To this day, I have only seen two Nicholas Ray films: Johnny Guitar and the culturally ubiquitous Rebel without a Cause. I didn't find the latter film to be all that remarkable either: just about my only reaction was surprise in finding out that James Dean's character was actually a bit of nerdlinger. All this time, I thought that film was supposed to be about a guy who epitomizes outlaw cool, a dangerously delinquent hooligan who plays by his own rules; instead, I got the tale of a neurotic, sullen wiener who has trouble with the ladies. He might be cinema's cleanest example of wimpy teen-angst. I came in expecting an essential link in the evolution of hip and was instead once again greeted with "cheesy."

So, Nick Ray's brand of melodrama got filed away in my mind as something not particularly interesting. As a rule, Hollywood in the 40's and 50's is not my thing, so I rarely crossed paths with Ray from there on out – to a certain extent, I actively avoided his movies, passing up several opportunities to see cardinal films like They Live by Night, Bitter Victory and In a Lonely Place. The fact that lesser known films like Wind Across the Everglades, Party Girl and Hot Blood look genuinely terrible made it easy to completely stay away.

Reason for reassessment:
"Le cinema, c'est Nicholas Ray," according to Godard. As I mentioned before, you can't tell the story of the Nouvelle Vague
** without Nick Ray and, for certain, you can't tell the story le cinema without paying special notice to what’s probably the most influential film movement of all time. The Nouvelle Vague's philosophical influence is pretty much inescapable – their terms have defined how audiences ingest cinema for so long, that to a certain extent, it's impossible to seriously discuss film without appropriating at least some of their critical language and approach. These next few paragraphs are going to be a long (seeming) digression about the Cahiers critics, but bear with me: my desire to give Nicholas Ray another shot is completely intertwined with my feelings on those dudes. For God's sake, Truffaut issued the explicit challenge: "One can argue against Hawks and for Ray - or the other way around; one can condemn Big Sky in the name of Johnny Guitar or accept them both. But anyone who rejects either should never go to the movies again, never see any more films. Such people will never recognize inspiration, poetic intuition, or a framed picture, a shot, an idea, a good film, or even cinema itself."

The Cahiers critics were not only exceptionally vocal about their tastes and influences, they were rabid partisans who actively sought to influence the future of the medium through their aggressive advocacy of what they considered to be the canon.

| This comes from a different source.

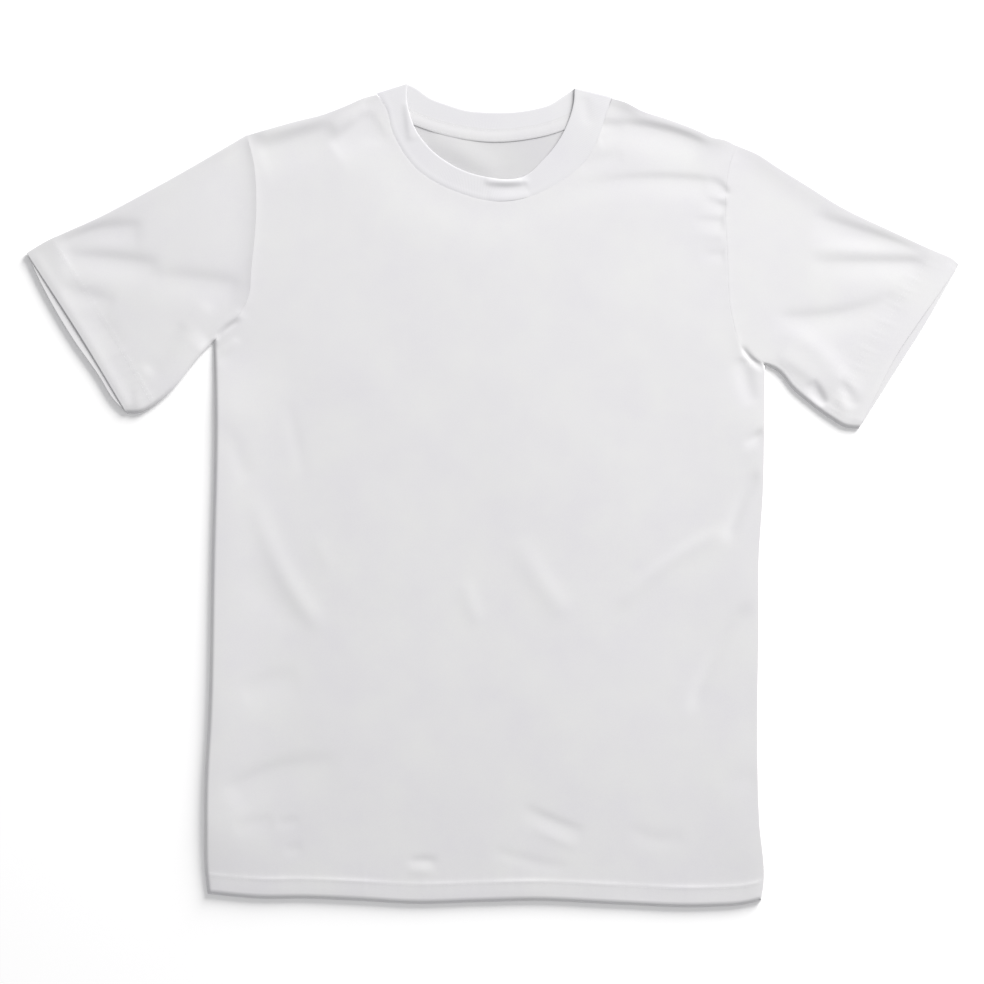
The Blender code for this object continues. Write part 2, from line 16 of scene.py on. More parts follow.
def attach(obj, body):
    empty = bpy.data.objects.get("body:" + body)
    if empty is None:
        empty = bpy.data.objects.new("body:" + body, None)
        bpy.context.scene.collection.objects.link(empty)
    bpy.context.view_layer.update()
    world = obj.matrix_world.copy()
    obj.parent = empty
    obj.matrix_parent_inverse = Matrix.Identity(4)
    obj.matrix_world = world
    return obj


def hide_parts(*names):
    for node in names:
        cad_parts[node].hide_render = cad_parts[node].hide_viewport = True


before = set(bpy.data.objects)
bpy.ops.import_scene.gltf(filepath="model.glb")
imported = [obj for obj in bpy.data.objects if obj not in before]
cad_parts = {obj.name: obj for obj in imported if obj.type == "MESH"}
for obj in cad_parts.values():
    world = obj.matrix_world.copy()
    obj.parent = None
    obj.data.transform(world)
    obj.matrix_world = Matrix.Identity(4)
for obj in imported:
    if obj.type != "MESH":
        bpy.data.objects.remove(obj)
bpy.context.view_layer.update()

MM = 0.001
RIGHT, LEFT = -1, 1  # the wearer's sides, as the sign of X
SIDE_NAMES = {RIGHT: "right", LEFT: "left"}
KEY_WAY = np.array([np.cos(np.radians(54)), np.sin(np.radians(54))])  # to the light, in plan

# ---------------------------------------------------------------- sizes

# Cut of the garment
CHEST = 507.0  # underarm to underarm
HEM_WIDTH = 509.0
SHOULDERS = 450.0  # shoulder tip to shoulder tip
NECK_SEAM_WIDTH = 216.5  # neck point to neck point, where the band is sewn on
BAND_APEX_WIDTH = 153.5  # between the band's two folded corners
CUFF_SPAN = 857.0  # cuff to cuff, across the spread sleeves
BODY_LENGTH = 736.7  # neck point to hem
UNDERARM_HEIGHT = 499.9  # underarm above the hem

# Cloth and sewing
WALL = 0.9  # one layer of jersey, puffed up by its creases
TURN_UP = 0.8  # what the turned-up layer adds at the hem
CUFF_TURN_UP = 0.2  # and at the cuffs
RIB_WALL = 1.2  # the neckband, folded double
RIB_EDGE_WALL = 0.4  # the same, pressed flat at its fold
TAPE_WALL, TAPE_EDGE_WALL = 0.45, 0.05
TAPE_WIDTH = 12.4
SEAM_GAP = 0.06  # between two pieces that are sewn together
STITCH_LENGTH, STITCH_PITCH, THREAD = 2.7, 3.3, 0.30
BAND_WIDTH = 23.0  # the neckband's usual width, for the steps of its section
ROW_SPACING = 3.2  # between the two rows of a twin-needle hem
HEM_ROWS = (17.4, 17.4 + ROW_SPACING)  # their distances from the hem's edge
CUFF_ROWS = (25.0, 25.0 + ROW_SPACING)  # and from the cuff's

# How high it lies
BACK_TOP = 1.1  # inner face of the back panel
LOFT = 3.3  # outer face of the upper layer over the chest
HEM_LOFT, CUFF_LOFT = 1.6, 0.9  # and how much higher it lies at the hem and at the cuffs
HEM_LOFT_FROM, HEM_LOFT_OVER = 100.0, 470.0  # where that starts on the way down, and its length
CUFF_LOFT_FROM, CUFF_LOFT_OVER = 250.0, 175.0  # and on the way out along a sleeve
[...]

Deeply self-conscious of cinema’s history, perhaps more than any other film movement, they sought to fuse the past with their future: their films and criticism were simultaneously obsessed with looking forward and looking back. It would not be stretch to say that for Godard, Truffaut, Rivette, Rohmer and Chabrol that looking back was a way of looking forward – it was just as important to them to actively control the canon as it was to make their own ground-breaking films. Through their selection of films and filmmakers for the canon, they were attempting to locate and secure their place therein as well: there is direct link between the reputations of Nicholas Ray's work and their work.

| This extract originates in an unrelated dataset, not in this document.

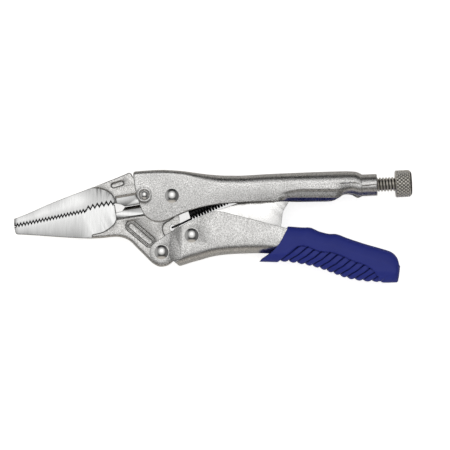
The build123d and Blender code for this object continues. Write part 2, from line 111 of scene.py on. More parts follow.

(continued on page 2 of "Second Chances: Nicholas Ray")

* Pierrot also led me to the work of Sam Fuller, another Cahiers-beloved auteur whom initially left me cold. I didn't see White Dog, Shock Corridor, Pick-Up on South Street or The Big Red One until much later on and, even now, I have my reservations about the cigar-chomping Renaissance man.

** Although the movement originally referred to an incredibly large swath of French filmmakers that got their start in the 1960's, I'll use it here in reference to the five Cahiers du Cinema critics who were part of that larger wave of independently-backed French filmmakers who eschewed the Union-bound studio system already in place.